The technique has been used in a demonstration of terabit per square inch hard drives

The block co-polymer not only multiplies lithographically-patterned densities by a factor of four, it also cleans up defects that plague current high-resolution lithography, including line roughness and uniformity.

The technique combines the best aspects of lithography with self-assembling materials. The method could commercialized in a year or two for computer hardrives and higher densities are possible.

The method builds on existing approaches by combining the lithography techniques traditionally used to pattern microelectronics with novel self-assembling materials called block copolymers. When added to a lithographically patterned surface, the copolymers’ long molecular chains spontaneously assemble into the designated arrangements.
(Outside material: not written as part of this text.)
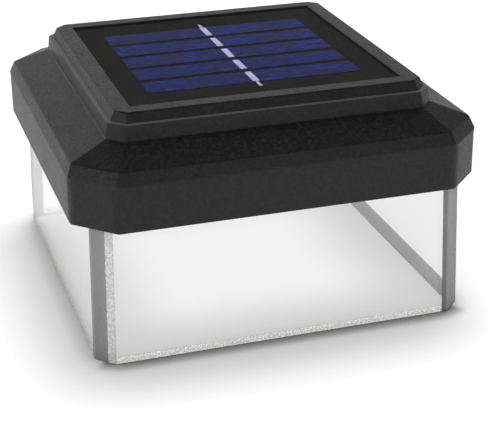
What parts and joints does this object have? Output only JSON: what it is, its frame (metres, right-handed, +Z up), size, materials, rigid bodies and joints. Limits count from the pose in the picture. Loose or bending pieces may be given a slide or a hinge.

“There’s information encoded in the molecules that results in getting certain size and spacing of features with certain desirable properties,” Nealey explains. “Thermodynamic driving forces make the structures more uniform in size and higher density than you can obtain with the traditional materials.”

The block copolymers pattern the resulting array down to the molecular level, offering a precision unattainable by traditional lithography-based methods alone and even correcting irregularities in the underlying chemical pattern. Such nanoscale control also allows the researchers to create higher-resolution arrays capable of holding more information than those produced today.

In addition, the self-assembling block copolymers only need one-fourth as much patterning information as traditional materials to form the desired molecular architecture, making the process more efficient, Nealey says. “If you only have to pattern every fourth spot, you can write those patterns at a fraction of the time and expense,” he says.